(Reuters) – Thames Water Utilities Ltd [KMBWTU.UL], Britain’s largest water and wastewater services provider, posted a rise in first-half underlying operating profit on Friday, as it worked to stem costs and added customers.
The company said it was progressing in restructuring the business to cut costs, and was in advanced stages of recruiting a new chief executive officer after Steve Robertson stepped down in May.
A media report in early November said Thames Water has identified current CEO of UK Power Networks, Basil Scarsella, as the top contender for the job.
Britain’s water industry regulator in July criticised spending plans of four water companies to cover the cost of their basic services from next year that would lead to higher charges for customers.
Underlying operating profit rose to 301.2 million pounds ($386.44 million) for the six months ended Sept. 30, from 224 million pounds a year earlier.
Revenue for the fist half rose slightly to 1.01 billion pounds.
The company also said it will not pay dividends to external shareholders as part of a decision to not pay returns to external shareholders for the three years to 2019-20.

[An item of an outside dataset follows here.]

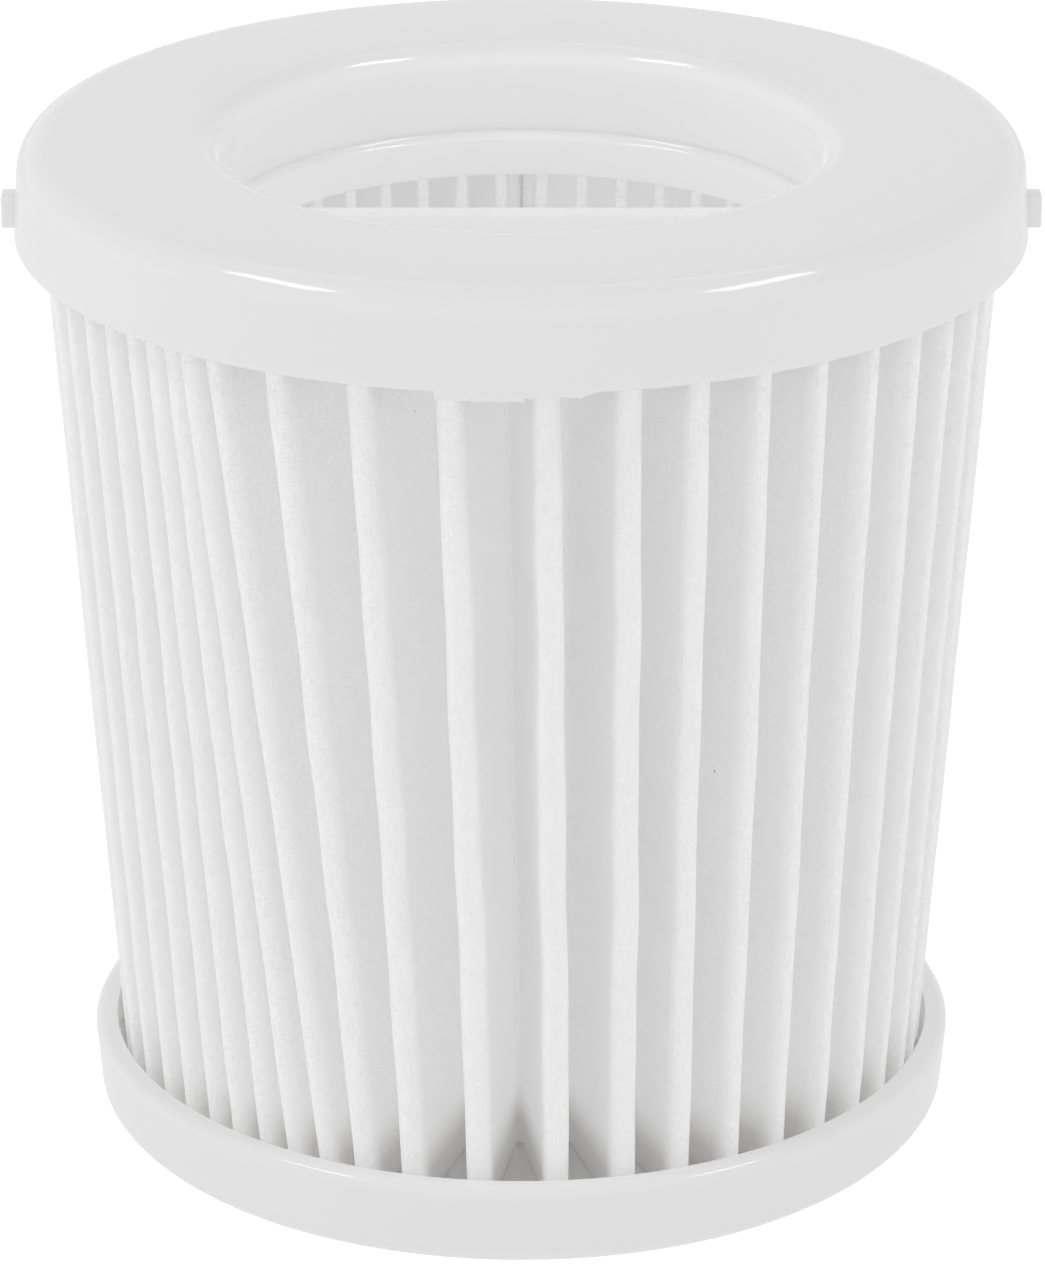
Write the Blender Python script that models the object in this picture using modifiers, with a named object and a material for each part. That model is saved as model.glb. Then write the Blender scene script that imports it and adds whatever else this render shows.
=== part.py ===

“As we near the end of a challenging price review process, our long-term investors continue to support the prioritisation of historically high investment levels over the taking of dividends”, interim Executive Chairman Ian Marchant said.
Thames Water also said it had seen its biggest leakage reduction in 20 years, months after top British water companies announced business plans aimed at reducing leakages and improving service while controlling prices after their performance was questioned during the country’s hottest summer in decades.